Genesis is the book of beginnings. Notice in the larger picture how those beginnings are going about now. The creation is marred by the inability of the man and woman to obey the creator’s voice. The garden is lost, the offspring of the man are scattered and harried by crises: the flood, barren wives, wars, famine, etc. A few heroes emerge: Abraham who grows from doubt to trust, from self-reliance to the prototype person of faith. Jacob makes a very similar journey from making his own way to following the way of the God of his grandfather Abraham. The story of the twelve sons of Jacob introduces yet another twist into the narrative. By the time we come out of the stories about selling the next-to-youngest son Joseph and the children produced by incest between Judah and Tamar, the whole creation-of-the-nation-from-Abraham narrative is once again in doubt. Don’t miss the problem with the beginnings. With frightening consistency, the “created-in-God’s-image” guardians of the creation bring chaos to order and from wholeness give birth to brokenness.
Genesis 38 is an admitted low point in the story, but the low points are there for a reason. In spite of the depth to which Abraham’s great grandchildren sink, the God of the Covenant is at work. It’s easy to miss the connection between Genesis 38:29 (the birth of Perez and Zarah, Tamar’s twins by Judah) and Matthew 1:3 (again, one of those endless genealogies), but the connection is important. The lineage of Jesus of Nazareth, the whole point of this story in the end, runs through the children born from the illegitimate relationship between Judah and Tamar. God is somehow always in the deep background of these stories, working ends from the crises and chaos that are unseen and perhaps even unimaginable. From the muck and mire of Judah’s depravity and Tamar’s cunning comes the one who will set everything right.
Speaking of the larger picture, please note the relationship between Genesis 38 and 39. If Genesis 38 is a low point, then the next chapter is a high point: this is how a follower of the Covenant God of Abraham and an image bearer of the Creator should act. Joseph seeks the good with passion and zeal. If God is quietly at work in the mess of Judah’s family, God is very publicly and demonstrably at work in and through Joesph’s life. The messiah’s blood line may run through Judah’s family, but that family only exists through the famine-to-come because of Joseph. Joseph’s two sons by his Egyptian wife Asenath will be the heads of two of the twelve tribes of Israel. There could not be two more contrasting characters than Judah and his younger brother Joseph.

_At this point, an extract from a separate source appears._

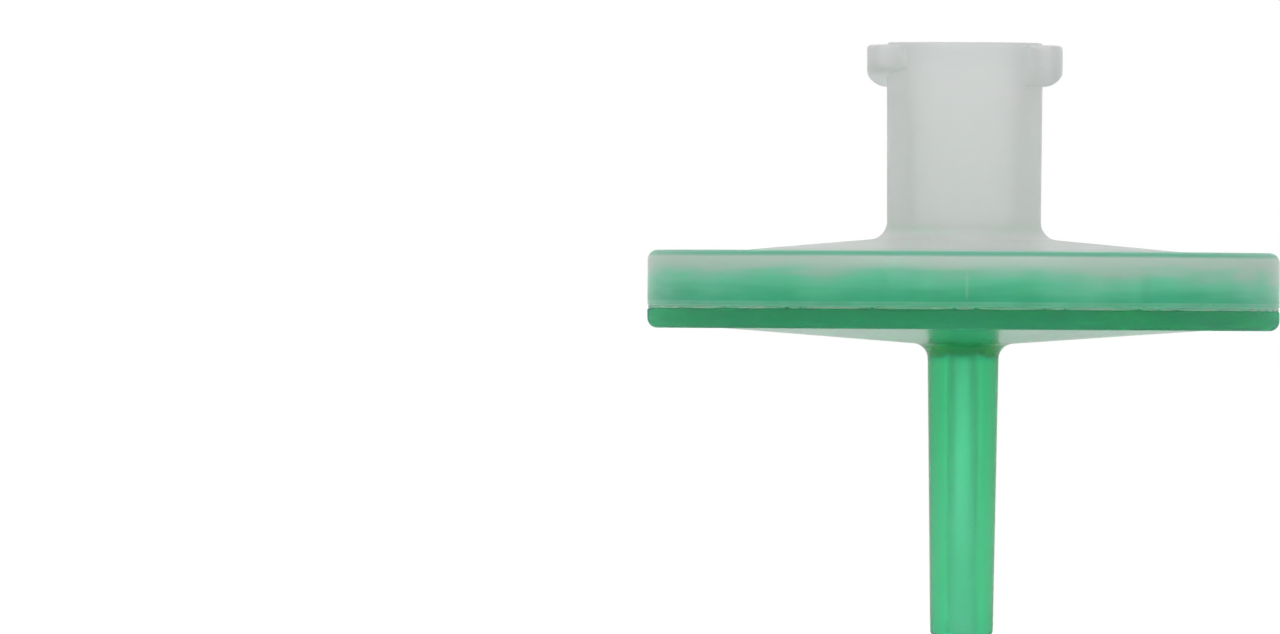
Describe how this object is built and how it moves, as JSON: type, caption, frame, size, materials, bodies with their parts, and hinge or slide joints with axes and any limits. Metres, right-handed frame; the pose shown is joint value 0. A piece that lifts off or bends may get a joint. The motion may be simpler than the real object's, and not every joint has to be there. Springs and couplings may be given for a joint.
{
  "type": "syringe filter",
  "caption": "Disposable disc filter for a syringe: luer lock inlet, welded clear and green plastic halves, white filter disc and a slim outlet nozzle.",
  "frame": {"origin": "centre of the luer socket's mouth", "axes": "+Z out of the inlet along the filter's axis, so the outlet nozzle points to -Z; +X through one luer lug"},
  "size_m": [0.0252, 0.0252, 0.0236],
  "materials": {
    "milky_polypropylene": "natural milky polypropylene, see-through where thin",
    "green_polypropylene": "translucent green polypropylene",
    "membrane": "dull white microporous film"
  },
  "bodies": {
    "root": {"inlet_housing": "milky_polypropylene", "outlet_housing": "green_polypropylene", "filter_membrane": "membrane"}
  },
  "joints": []
}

So yes, it's a colorful, R-rated story full of very flawed people and a very amazing God who is doing everything possible to create from the old something new. All this puts into new light a familiar passage from the New Testament:
Now we look inside, and what we see is that anyone united with the Messiah gets a fresh start, is created new. The old life is gone; a new life burgeons! Look at it!